On the other side of I-10 from Colossal Cave, one of Arizona’s most long-awaited “openings” was that of Kartchner Caverns State Park (520/586-4100), a massive limestone cavern—over 2.5 miles long—that is rated by experts as one of the 10 most beautiful in the world. It was discovered by a pair of avid cavers, Randy Tufts and Gary Tenen, back in 1974. It then took 25 years of negotiation and more than $28 million worth of careful construction of tunnels and facilities before the cave was opened to the public. Advance reservations for one of the guided tours (around $25) are all but required if you want to enter the cave to see the 150-foot-square Throne Room, with its 60-foot ceiling, or the larger but less lofty Rotunda Room, or any of the other phantasmagorical sights. The caverns, which are kept at near 100 percent humidity by a set of airlocks at the entrance, are remarkable for their diverse and delicate formations, including over 30 different types of stalactites, stalagmites, columns, draperies, shields, and helictites, not to mention the longest “soda straw” in the United States—a thin tube of limestone over 21 feet long but only a quarter-inch in diameter.
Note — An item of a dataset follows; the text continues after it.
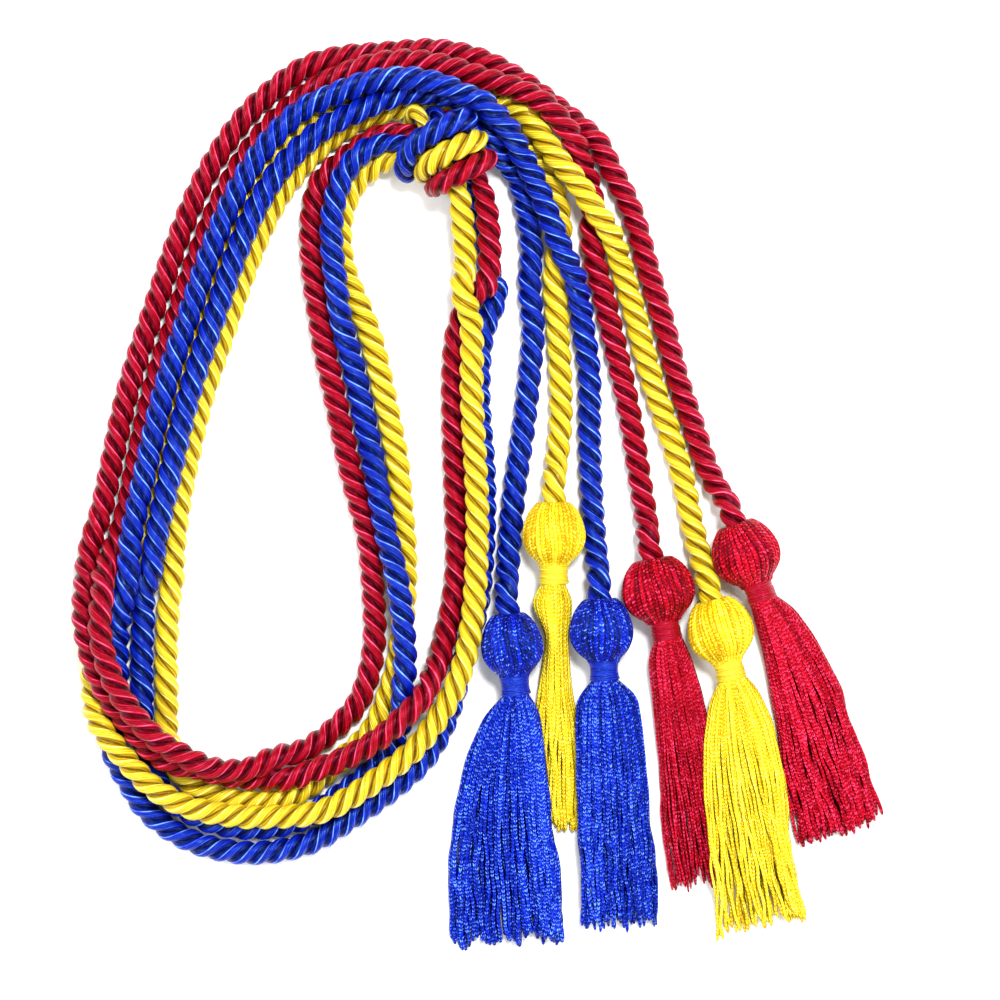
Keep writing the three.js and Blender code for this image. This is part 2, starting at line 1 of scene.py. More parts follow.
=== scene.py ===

Kartchner Caverns State Park is just west of Benson, nine miles south of I-10 exit 302, along Hwy-90. If you don’t manage to join a tour, it’s still worth stopping at the 23,000-square-foot visitors center (520/586-4100, daily, $7 per vehicle) to see the movie describing the cave and its discovery. There are also some full-scale replicas of the cave’s features, along with an above-ground hiking trail through native hummingbird habitat, a 62-site campground with full hookups, and four camping cabins.